RIVOLGERSI A CENTRI DI ESPERIENZA – Le cure chirurgiche odierne per i piccoli con tumore sono meno invasive, le radiazioni più mirate, le dosi chemioterapiche più blande, ma poiché le target therapies sono state introdotte fra i trattamenti anticancro solo negli ultimi anni, servono tempo e attenzione per monitorarne gli esiti negli anni successivi. Ad oggi si sa che i farmaci molecolari nei pazienti pediatrici possono fermare la crescita, ritardare la pubertà o accelerare la comparsa di diabete. E si stanno studiando potenziali sequele neuro-cognitive o motorie: «Il fatto è – prosegue Porter – che questi farmaci bloccano i canali di crescita cellulare (per fermare la proliferazione delle cellule tumorali). Il che può non essere un grosso problema negli adulti, ma potrebbe portare a complicazioni per chi è in piena età dello sviluppo. Proprio perché sempre più bambini guariscono vogliamo garantire loro una vita serena e il più possibile sana, per questo servono maggiori ricerche mirate sull’uso dei farmaci anticancro nei bambini». In attesa di raccogliere le informazioni necessarie, gli esperti raccomandano di utilizzare questi farmaci all’interno di protocolli sperimentali e di curare i giovani pazienti in centri dove ci sia una buona esperienza, sia nel trattamento dei tumori pediatrici che nel follow up dei malati.

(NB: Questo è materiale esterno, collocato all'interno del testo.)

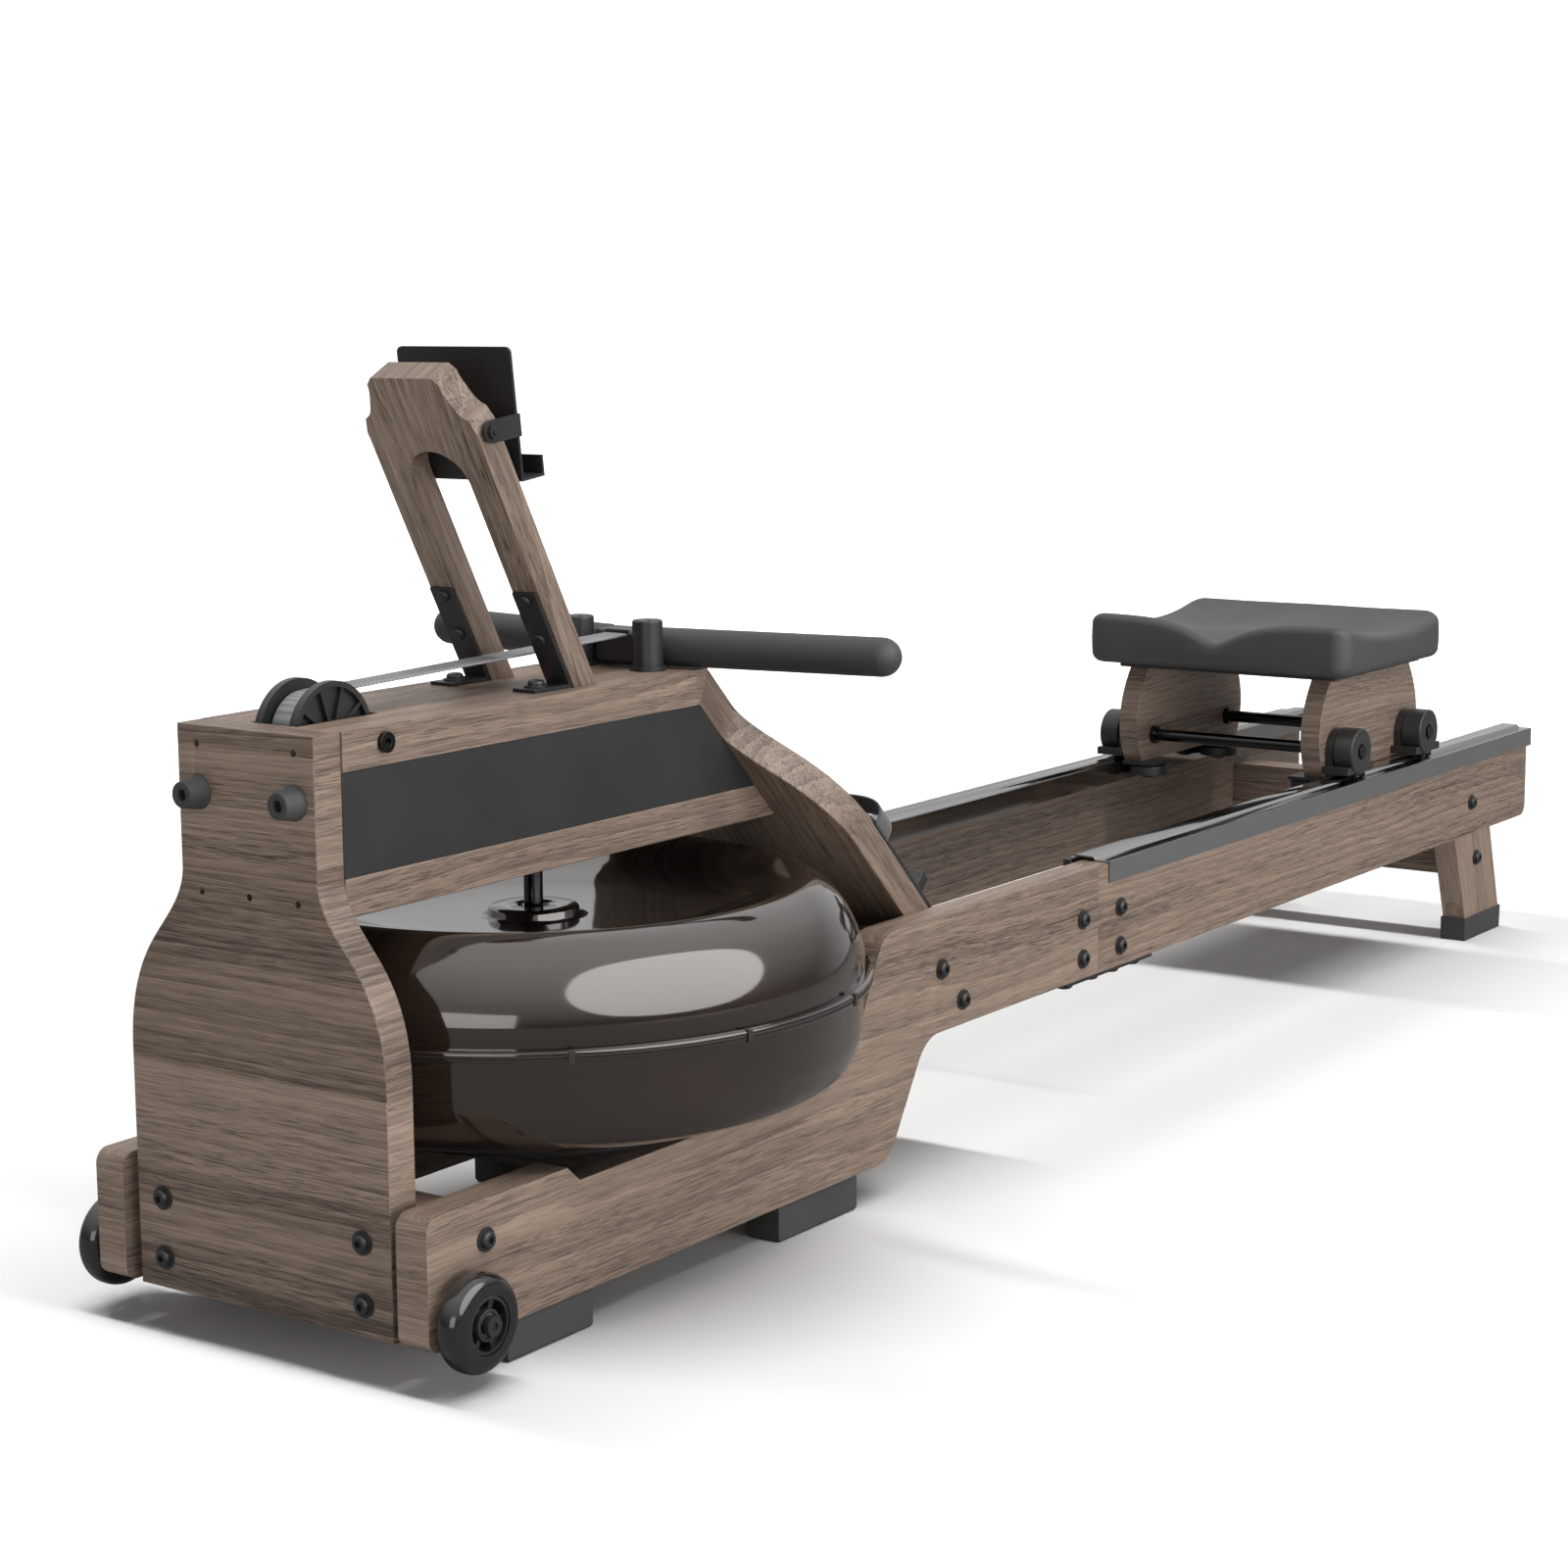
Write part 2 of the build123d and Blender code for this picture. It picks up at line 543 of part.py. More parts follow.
clamp_half = 22.0
clamp = block(strap_end_x + 0.4, handle_x + 15, -clamp_half, clamp_half, handle_z - 15, handle_z + 15)
clamp = fillet(clamp.edges().filter_by(Axis.Y), 5)
clamp -= bar_core
clamp -= block(strap_end_x - 5, strap_end_x + 4, -strap_width / 2 - 0.5, strap_width / 2 + 0.5,
               strap_end_z - 3, strap_end_z + 3)
keep("handle_clamp", clamp)

# ---- pegs that hold the handle ---------------------------------------------------------------------------------
peg_radius, peg_height = 13.0, 43.0


def peg(y):
    body = Pos(0, 0, peg_height / 2) * Cylinder(peg_radius, peg_height)
    body = fillet(body.edges().group_by(Axis.Z)[-1], 2)
    body += Pos(0, 0, 2) * Cylinder(peg_radius + 2.5, 4)
    for k in range(4):
        body -= Rot(0, 0, 90 * k + 45) * Pos(9, 0, peg_height) * Box(5, 3, 3)
    body += Pos(0, 0, -shank / 2) * Cylinder(bolt_radius, shank)
    return Pos(peg_x, y, tower_top) * body


keep("handle_pegs", *[peg(y) for y in (-peg_y, peg_y)])

# ---- tablet post: a leaning board with an arch cut out, drawn on its own front face ----------------------------
tilt = radians(post_tilt)
post_plane = Plane((post_front_x, 0, tower_top), x_dir=(0, 1, 0), z_dir=(cos(tilt), 0, sin(tilt)))
post_half, post_inner, post_length = 57.0, 30.0, 287.0
post_thick = 25.0
arch_top = 221.0


def post_face():
    start = -30.0
    head_half, notch_half = 37.0, 41.0
    outline = []
    for sign in (-1, 1):
        outline.append(Line((sign * post_half, start), (sign * post_half, 238)))
        outline.append(Line((sign * post_half, 238), (sign * (post_half - 4), 250)))
        outline.append(Spline((sign * (post_half - 4), 250), (sign * notch_half, 266), (sign * head_half, 281),
                              tangents=[(-sign * 1.0, 0.35), (0.0, 1.0)]))
        outline.append(Line((sign * head_half, 281), (sign * (head_half - 6), post_length)))
    outline.append(Line((-head_half + 6, post_length), (head_half - 6, post_length)))
    outline.append(Line((-post_half, start), (post_half, start)))
    face = make_face(Curve() + outline)
    slot = Pos(0, (start - 5 + arch_top - post_inner) / 2) * Rectangle(
        2 * post_inner, arch_top - post_inner - start + 5)
    arch = Pos(0, arch_top - post_inner) * Circle(post_inner)
    return face - slot - arch


# The plane's y axis runs up the slope; its normal points back, through the thickness.
post = extrude(post_plane * post_face(), amount=post_thick)
post -= block(200, 500, -100, 100, tower_top - 90, tower_top)


def on_post(up, out):
    """x and z of a point that is up the slope and out from the post's front face."""
    return (post_front_x - up * sin(tilt) + out * cos(tilt), tower_top + up * cos(tilt) + out * sin(tilt))


pivot_up = 233.0
pivot_x, pivot_z = on_post(pivot_up, post_thick / 2)
for side in (-1, 1):
    post -= rod("Y", pivot_x, side * (post_half - 10), pivot_z, 3 + running, 30)
post_solids = post.solids()
keep("tablet_post", *post_solids)

bracket_wall, bracket_inner, bracket_outer = 3.0, 31.5, 55.5
bracket_up, bracket_foot = 92.0, 48.0


def post_bracket(sign):
    low, high = sorted((sign * bracket_inner, sign * bracket_outer))
    middle, width = (low + high) / 2, high - low
    plate = post_plane * Pos(middle, bracket_up / 2 - 2, -bracket_wall / 2) * Box(
        width, bracket_up + 4, bracket_wall)
    foot_end = post_front_x - bracket_foot
    foot_stop = post_front_x - bracket_wall * tan(tilt)
    foot = block(foot_end, foot_stop, low, high, tower_top, tower_top + bracket_wall)
    shape = plate + foot
    shape -= block(200, 500, -100, 100, tower_top - 30, tower_top)
    return shape - Pos(293, sign * 43, tower_top) * Cylinder(bolt_radius + running, 20)


keep("post_brackets", *[post_bracket(sign) for sign in (-1, 1)])


def post_screw(up, across):
    """Pan-head screw on the bracket's face."""
    head = Pos(0, 0, 1.5) * Cylinder(5.5, 3)
    head = fillet(head.edges().group_by(Axis.Z)[-1], 1.8)
    return post_plane * Pos(across, up, -bracket_wall) * Rot(180, 0, 0) * head


# ---- tablet holder: a sheet with two side lugs on the pivot and a lipped ledge; it tilts about Y -----------------
holder_out, holder_low, holder_high, sheet = 34.0, -45.0, 61.0, 2.5
holder_half, lip_height = 58.5, 17.0
holder_lean = radians(7.0)
holder_plane = Plane((pivot_x, 0, pivot_z), x_dir=(0, 1, 0), z_dir=(cos(holder_lean), 0, sin(holder_lean)))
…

TROPPI OSTACOLI PER LA RICERCA – Una serie di ricerche pubblicate sempre su Lancet Oncology sottolinea ulteriormente il cuore del problema: per continuare a fare progressi contro queste neoplasie servono sperimentazioni e studi ritagliati su bambini e ragazzi, che portino a sviluppare e approvare nuove cure efficaci e sicure per loro. «Sebbene nei Paesi occidentali sempre più giovani sopravvivano al cancro, questo resta la prima causa di morte fra 1 e 15 anni – dice Richard Sullivan, docente al King’s College di Londra e al King’s Health Partners Integrated Cancer Centre -. I progressi compiuti hanno portato la sopravvivenza dal 30 all’80 per cento per chi si ammala in questa fascia d’età, ma ci sono troppi limiti per l’accesso dei piccoli pazienti ai trial clinici, il che ritarda lo sviluppo di nuovi farmaci, complicato ulteriormente dalla mancanza d’investimenti per sperimentazioni in quest’ambito». La ricerca in quest’ambito, insomma, è troppo lenta a causa di ostacoli pratici, metodologici, finanziari e burocratici. L’appello degli esperti va dunque agli enti regolatori, perché semplifichino le normative di studio, e a una maggiore collaborazione internazionale fra ricercatori, oncologi e pediatri, istituzioni e associazioni dei pazienti.